Giamatti remains busy on the successful Showtime series Billions, which will be back next year for a fourth season an often darkly comic production that examines the complicated personal stories that result from the collisions of wealth and power. Describing one particularly challenging episode for his character, the oily and conniving Chuck Rhoades, he confided that he got “very nervous” about it, and had to sit down with the writer and producers to forge through plot lines.
“I did have to play two, three…four different things, sometimes at the same time, and we didn’t want to tip it to the audience so much,” he said at the Television Critics Press Tour event. “It was tricky, because I had to walk a fine line and play it all just enough that the audience would be with it, or surprised. But it was great writing.”
While Giamatti can’t reveal what’s coming up for future Billions storylines (“And I prefer not knowing,” he laughed), he hopes to see Rhoades act in an uncharacteristically kind fashion.
“It would be interesting if he did something selfless,” he said. “That would be the one thing he hasn’t really done. But the universe of that show is that there isn’t such a thing as a selfless act, even if somebody seems to be doing one, it never is.”
This character dynamic is certainly not on the table for Giamatti’s new AMC series, Lodge 49, which he is executive producing.
“The characters act selflessly all the time,” he explained of the Big Lebowski style story about an optimistic local ex surfer, Dud, who’s drifting after his father’s death and family business collapse.
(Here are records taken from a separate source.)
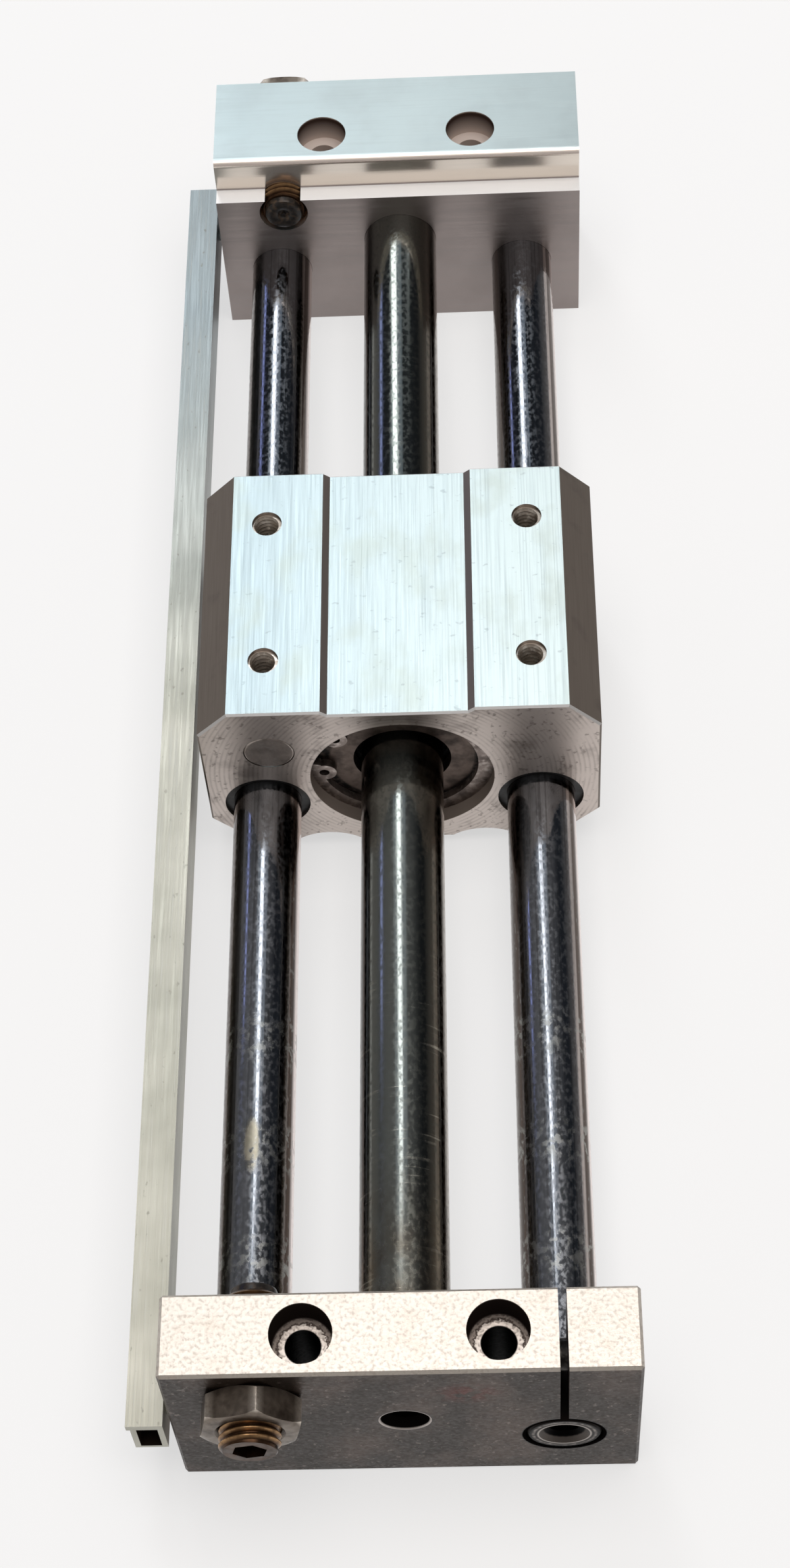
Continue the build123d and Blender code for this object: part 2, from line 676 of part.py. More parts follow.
# At each end of the stack: a wear ring and a scraper in their holder, a washer and a retaining ring
for end, sign in (("near", -1), ("far", 1)):
    stack_end_y = block_middle_y + sign * stack_half
    holder_end_y = block_middle_y + sign * holder_half
    washer_end_y = block_middle_y + sign * washer_half
    ring_y = washer_end_y if sign > 0 else washer_end_y - ring_thickness

    with BuildPart() as wear_ring_holder:
        with BuildSketch(cross_plane(stack_end_y)):
            with Locations((0, tube_height)):
                Circle(slider_radius - slider_play)
                Circle(tube_wear_radius + seat_fit, mode=Mode.SUBTRACT)
        extrude(amount=-sign * holder_length)
        with BuildSketch(cross_plane(holder_end_y)):
            with Locations((0, tube_height)):
                Circle(tube_scraper_diameter / 2 + seat_fit)
        extrude(amount=sign * tube_scraper_length, mode=Mode.SUBTRACT)
    wear_ring_holder.part.label = f"{end}_wear_ring_holder"
    export_step(wear_ring_holder.part, f"parts/{end}_wear_ring_holder.step")

    with BuildPart() as tube_wear_ring:
        with BuildSketch(cross_plane(stack_end_y)):
            with Locations((0, tube_height)):
                Circle(tube_wear_radius)
                Circle(tube_radius + running_fit, mode=Mode.SUBTRACT)
        extrude(amount=-sign * (holder_length - tube_scraper_length))
    tube_wear_ring.part.label = f"{end}_tube_wear_ring"
    export_step(tube_wear_ring.part, f"parts/{end}_tube_wear_ring.step")

    # The scraper's lip stands out of its body, towards the open end
    with BuildPart() as tube_scraper:
        lip_root = tube_height + tube_radius + running_fit
        body_end_y = holder_end_y - sign * tube_scraper_lip
        with BuildSketch(Plane.YZ):
            with BuildLine():
                Polyline(
                    (holder_end_y - sign * tube_scraper_length, lip_root),
                    (holder_end_y, lip_root),
                    (body_end_y, lip_root + tube_scraper_lip),
                    (body_end_y, tube_height + tube_scraper_diameter / 2),
                    (holder_end_y - sign * tube_scraper_length, tube_height + tube_scraper_diameter / 2),
                    close=True,
                )
            make_face()
        revolve(axis=Axis((0, 0, tube_height), (0, 1, 0)))
    tube_scraper.part.label = f"{end}_tube_scraper"
    export_step(tube_scraper.part, f"parts/{end}_tube_scraper.step")

    with BuildPart() as end_washer:
        with BuildSketch(cross_plane(holder_end_y)):
            with Locations((0, tube_height)):
                Circle(slider_radius - slider_play)
                Circle(washer_bore / 2, mode=Mode.SUBTRACT)
        extrude(amount=-sign * washer_thickness)
    end_washer.part.label = f"{end}_washer"
    export_step(end_washer.part, f"parts/{end}_washer.step")

    # Widest opposite its gap, with a plier hole in each lug
    with BuildPart() as retaining_ring:
        outer = ring_groove_radius - seat_fit
        inner = outer - (ring_width_back + ring_width_ends) / 2
        lug_reach = outer - ring_groove_depth - ring_lug_diameter / 2
        lug_x = (lug_reach**2 - ring_lug_offset**2) ** 0.5
        with BuildSketch(cross_plane(ring_y)):
            with Locations(Location((0, tube_height, 0), (0, 0, ring_gap_angle))):
                Circle(outer)
                with Locations(((ring_width_back - ring_width_ends) / 2, 0)):
                    Circle(inner, mode=Mode.SUBTRACT)
                with Locations((lug_x, ring_lug_offset), (lug_x, -ring_lug_offset)):
                    Circle(ring_lug_diameter / 2)
                with Locations((outer, 0)):
                    Rectangle(outer, ring_gap, mode=Mode.SUBTRACT)
                with Locations((lug_x, ring_lug_offset), (lug_x, -ring_lug_offset)):
                    Circle(ring_lug_hole / 2, mode=Mode.SUBTRACT)
        extrude(amount=-ring_thickness)
    retaining_ring.part.label = f"{end}_retaining_ring"
    export_step(retaining_ring.part, f"parts/{end}_retaining_ring.step")

# Piston core: a shaft through ring magnets and yokes, level with those outside the tube
with BuildPart() as piston_shaft:
    piston_half = stack_half + piston_length
    shaft_half = piston_half + piston_nut_thickness + piston_shaft_end
    with BuildSketch(cross_plane(block_middle_y - shaft_half)):
        with Locations((0, tube_height)):
            Circle(piston_shaft_diameter / 2)
    extrude(amount=-2 * shaft_half)
    chamfer(piston_shaft.edges().filter_by(GeomType.CIRCLE), edge_break)
piston_shaft.part.label = "piston_shaft"
export_step(piston_shaft.part, "parts/piston_shaft.step")

with BuildPart() as inner_magnets:
    for i in range(magnet_count):
        magnet_y = (
            block_middle_y - stack_half + yoke_thickness + i * (magnet_thickness + yoke_thickness)
        )
        with BuildSketch(cross_plane(magnet_y)):
            with Locations((0, tube_height)):
                Circle(tube_inner_radius - piston_magnet_play)
                Circle(piston_shaft_diameter / 2 + seat_fit, mode=Mode.SUBTRACT)
        extrude(amount=-magnet_thickness)
inner_magnets.part.label = "inner_magnets"
export_step(inner_magnets.part, "parts/inner_magnets.step")

with BuildPart() as inner_yokes:
    for i in range(magnet_count + 1):
        yoke_y = block_middle_y - stack_half + i * (magnet_thickness + yoke_thickness)
        with BuildSketch(cross_plane(yoke_y)):
            with Locations((0, tube_height)):
                Circle(tube_inner_radius - piston_magnet_play)
                Circle(piston_shaft_diameter / 2 + seat_fit, mode=Mode.SUBTRACT)
        extrude(amount=-yoke_thickness)
inner_yokes.part.label = "inner_yokes"
export_step(inner_yokes.part, "parts/inner_yokes.step")

# A piston at each end of the core, with its wear ring, lip seal, nut and bumper
for end, sign in (("near", -1), ("far", 1)):
    root_y = block_middle_y + sign * stack_half
    crown_y = root_y + sign * piston_length
    groove_y = root_y + sign * piston_ring_start
    seal_y = root_y + sign * piston_seal_start
    seal_floor = piston_radius - piston_seal_depth
    ring_floor = piston_radius - piston_ring_depth

    with BuildPart() as piston:
        with BuildSketch(Plane.YZ):
            with BuildLine():
                Polyline(
                    (root_y, tube_height + piston_shaft_diameter / 2 + seat_fit),
                    (root_y, tube_height + piston_radius),
                    (groove_y, tube_height + piston_radius),
                    (groove_y, tube_height + ring_floor),
                    (groove_y + sign * piston_ring_length, tube_height + ring_floor),
                    (groove_y + sign * piston_ring_length, tube_height + piston_radius),
                    (seal_y, tube_height + piston_radius),
                    (seal_y, tube_height + seal_floor),
                    (seal_y + sign * piston_seal_length, tube_height + seal_floor),
                    (seal_y + sign * piston_seal_length, tube_height + piston_radius),
                    (crown_y, tube_height + piston_radius),
                    (crown_y, tube_height + piston_shaft_diameter / 2 + seat_fit),
                    close=True,
                )
            make_face()
        revolve(axis=Axis((0, 0, tube_height), (0, 1, 0)))
    piston.part.label = f"{end}_piston"
    export_step(piston.part, f"parts/{end}_piston.step")

    with BuildPart() as piston_wear_ring:
        with BuildSketch(cross_plane(groove_y)):
            with Locations((0, tube_height)):
                Circle(tube_inner_radius - running_fit)
                Circle(ring_floor + seat_fit, mode=Mode.SUBTRACT)
        extrude(amount=-sign * piston_ring_length)
    piston_wear_ring.part.label = f"{end}_piston_wear_ring"
    export_step(piston_wear_ring.part, f"parts/{end}_piston_wear_ring.step")

    with BuildPart() as piston_seal:
        with BuildSketch(cross_plane(seal_y)):
            with Locations((0, tube_height)):
                Circle(tube_inner_radius - running_fit)
                Circle(seal_floor + seat_fit, mode=Mode.SUBTRACT)
        extrude(amount=-sign * piston_seal_length)
    piston_seal.part.label = f"{end}_piston_seal"
    export_step(piston_seal.part, f"parts/{end}_piston_seal.step")

    with BuildPart() as piston_nut:
        with BuildSketch(cross_plane(crown_y)):
            with Locations((0, tube_height)):
                RegularPolygon(piston_nut_width / 2, 6, major_radius=False)
                Circle(piston_shaft_diameter / 2 + seat_fit, mode=Mode.SUBTRACT)
        extrude(amount=-sign * piston_nut_thickness)
    piston_nut.part.label = f"{end}_piston_nut"
    export_step(piston_nut.part, f"parts/{end}_piston_nut.step")

    # The bumper is a ring round the nut that meets the floor of the tube's seat
    with BuildPart() as piston_bumper:
        nut_corner = piston_nut_width / 3**0.5
        with BuildSketch(cross_plane(crown_y)):
            with Locations((0, tube_height)):
                Circle(nut_corner + seat_fit + piston_bumper_wall)
                Circle(nut_corner + seat_fit, mode=Mode.SUBTRACT)
        extrude(amount=-sign * piston_bumper_length)
    piston_bumper.part.label = f"{end}_piston_bumper"
    export_step(piston_bumper.part, f"parts/{end}_piston_bumper.step")

# Switch rail: an extruded channel beside the plates, for the position switches
with BuildPart() as switch_rail:
    with BuildSketch(cross_plane(near_outer_y)):
        with BuildLine():
            Polyline(
                (rail_right_x, rail_bottom),
                (rail_right_x, rail_top),
                (rail_left_x, rail_top),
                (rail_left_x, rail_top - rail_flange_thickness),
                (rail_box_left_x, rail_top - rail_flange_thickness),
                (rail_box_left_x, rail_bottom),
                close=True,
            )
        make_face()
        with Locations((
            (rail_box_left_x + rail_right_x) / 2,
            rail_bottom + rail_floor + rail_cavity_height / 2,
        )):
            Rectangle(rail_box_width - 2 * rail_side_wall, rail_cavity_height, mode=Mode.SUBTRACT)
    extrude(amount=-rail_length)
    for y in (near_screw_y, far_screw_y):
        with Locations(facing_left(rail_box_left_x, y, rail_screw_height)):
            Hole(rail_access_diameter / 2, rail_side_wall)
            Hole(rail_screw_thread / 2 + thread_fit, rail_box_width)
switch_rail.part.label = "switch_rail"
export_step(switch_rail.part, "parts/switch_rail.step")

# Spacers that hold the rail clear of the plates
with BuildPart() as rail_spacers:
    with BuildSketch(Plane.YZ.offset(-plate_width / 2)):
        with Locations((near_screw_y, rail_screw_height), (far_screw_y, rail_screw_height)):
            Circle(rail_head_diameter / 2)
            Circle(rail_screw_thread / 2 + thread_fit, mode=Mode.SUBTRACT)
    extrude(amount=-rail_spacer_length)
rail_spacers.part.label = "rail_spacers"
export_step(rail_spacers.part, "parts/rail_spacers.step")

# Low head screws inside the rail, reached through a hole in its outer wall
with BuildPart() as rail_screws:
    head_seat_x = rail_right_x - rail_side_wall
    for y in (near_screw_y, far_screw_y):
        with BuildSketch(Plane.YZ.offset(head_seat_x)):
            with Locations((y, rail_screw_height)):
                Circle(rail_head_diameter / 2)
        extrude(amount=-rail_head_height)
        with BuildSketch(Plane.YZ.offset(head_seat_x)):
            with Locations((y, rail_screw_height)):
                Circle(rail_screw_thread / 2 - thread_fit)
        extrude(amount=rail_screw_tip_x - head_seat_x)
        with BuildSketch(Plane.YZ.offset(head_seat_x - rail_head_height)):
            with Locations((y, rail_screw_height)):
                RegularPolygon(rail_screw_thread / 3, 6, major_radius=False)
        extrude(amount=rail_head_height / 2, mode=Mode.SUBTRACT)
rail_screws.part.label = "rail_screws"
export_step(rail_screws.part, "parts/rail_screws.step")

# Magnet in the block's left side that trips the switches in the rail
with BuildPart() as switch_magnet:
    with BuildSketch(Plane.YZ.offset(-block_width / 2)):
        with Locations((block_middle_y, switch_magnet_height)):
            Circle(switch_magnet_diameter / 2)
    extrude(amount=switch_magnet_length)
switch_magnet.part.label = "switch_magnet"
export_step(switch_magnet.part, "parts/switch_magnet.step")
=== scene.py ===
import math

import bmesh
import bpy
from mathutils import Matrix, Vector


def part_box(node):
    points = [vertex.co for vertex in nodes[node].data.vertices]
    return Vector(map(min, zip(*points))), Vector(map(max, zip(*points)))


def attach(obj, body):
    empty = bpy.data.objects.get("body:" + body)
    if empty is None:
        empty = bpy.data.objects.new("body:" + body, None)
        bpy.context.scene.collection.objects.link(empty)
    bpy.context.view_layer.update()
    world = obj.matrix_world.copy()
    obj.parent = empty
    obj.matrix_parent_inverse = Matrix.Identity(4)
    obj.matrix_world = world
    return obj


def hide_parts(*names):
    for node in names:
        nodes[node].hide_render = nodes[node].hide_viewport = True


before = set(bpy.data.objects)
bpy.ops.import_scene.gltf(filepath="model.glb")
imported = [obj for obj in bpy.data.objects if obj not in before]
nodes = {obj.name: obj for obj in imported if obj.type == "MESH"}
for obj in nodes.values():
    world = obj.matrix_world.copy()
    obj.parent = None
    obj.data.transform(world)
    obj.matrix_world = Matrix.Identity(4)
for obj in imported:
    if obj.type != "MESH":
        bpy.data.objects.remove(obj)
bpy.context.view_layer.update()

MM = 0.001


def middle(name):
    """The middle of a CAD node, in millimetres."""
    low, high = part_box(name)
    return [(a + b) / 2 / MM for a, b in zip(low, high)]


# Places of the CAD nodes, in millimetres
tube_axis = middle("cylinder_tube")
right_shaft_axis = middle("guide_shaft_right")
left_shaft_axis = middle("guide_shaft_left")
stop_bolt_axis = middle("near_stop_bolt")
plate_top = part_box("near_plate")[1].z / MM
near_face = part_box("near_plate")[0].y / MM
rail_low, rail_high = [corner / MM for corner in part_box("switch_rail")]
# Screw seats of both plates, the clamp slit, the far plate's ledge and the block's channel, as in the CAD
seat_place = (12.25, 104.75, 0)
slit_left = 19.6
slit_right = 20.9
ledge_top = 28.0
channel_edge = 11.0
# A rust stain on the near plate, and the spacing and place of the water marks on the shafts
stain_place = (8.2, near_face, 27.0)
marks_apart = 16.5
marks_middle = -87


# Shader helpers

def linear(code):
    """An sRGB hex colour as the linear colour that a socket takes."""
    channels = [int(code[i:i + 2], 16) / 255 for i in (1, 3, 5)]
    return [c / 12.92 if c <= 0.04045 else ((c + 0.055) / 1.055) ** 2.4 for c in channels] + [1.0]


def feed(tree, socket, value):
    """Fills an input socket from a number, a hex colour, another socket or a node's first output in use."""
    if isinstance(value, bpy.types.Node):
        value = next(output for output in value.outputs if output.enabled)
    if isinstance(value, bpy.types.NodeSocket):
        tree.links.new(value, socket)
    elif isinstance(value, str):
        socket.default_value = linear(value)
    else:
        socket.default_value = value


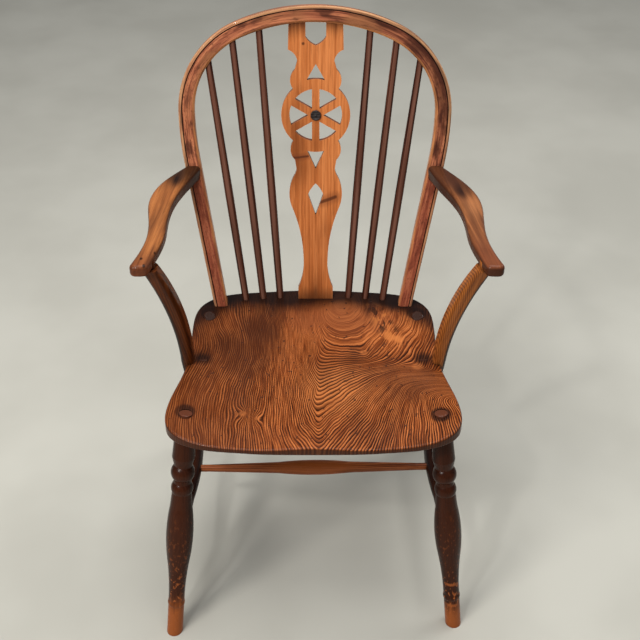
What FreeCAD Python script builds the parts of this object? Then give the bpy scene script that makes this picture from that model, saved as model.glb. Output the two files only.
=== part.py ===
"""Wheelback armchair.

A saddled plank seat carries four raked, turned legs tied by an H of stretchers. A steam-bent bow
stands in the seat and holds six sticks and a splat pierced with a wheel. Two shaped arms are
screwed to the front of the bow and stand on curved supports that are let into the seat's sides.

Millimetres. +Z is up and the floor is z = 0, the chair faces -Y, and X = 0 is the middle of the
seat. Left and right are as seen from the front.
"""
import FreeCAD, Part
import math
import os
import re

import Sketcher
from FreeCAD import Placement, Rotation, Vector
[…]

Dud (Wyatt Russell) finds himself on the doorstep of a rundown fraternal lodge, where a middle aged plumbing salesman and “Luminous Knight” Ernie (Brent Jennings) welcomes him into a quirky new world.
“I read the script and thought it was one of the best things I’d ever read,” said the actor. “I thought, ‘If I could facilitate the screenwriter going out into the world and writing more stuff, that would be the most rewarding thing.’”
In the series, Giamatti’s voice is occasionally heard as an audiobook narrator.
“I felt that my face…you don’t need to see more of my face,” he told TV critics during a panel for Lodge 49. “I thought my voice would be fine….from the get go, when I read it, I wanted to be a viewer of this thing…wanted to have the joy of actually getting to watch this. I wanted that pleasure. I’m [also] contractually restricted by another show that I’m on, and so I couldn’t do it [appear visually].”
Giamatti, who divides him time between Brooklyn and a small home in Venice, CA with wife Elizabeth and their son, Samuel Paul, just completed production on another film, Jungle Cruise, with Dwayne Johnson.
“It’s based on the Disney ride,” he explained. “It’s a pretty wacky script. I have a lot of scenes with Dwayne; I play a slippery, strange crime boss. It’s actually a very difficult movie to describe.”
Giamatti also stars alongside Peter Dinklage and Elle Fanning in the September 21 released film I Think We’re Alone Now, then in the Netflixproduced feature Private Life, which will be released on October 5.
Asked whether he has any bucket list roles, Giamatti, pondered a moment.
“It’s funny, I don’t really have a bucket list,” he said. “Everything feels surprising to me. I would like to go to India!”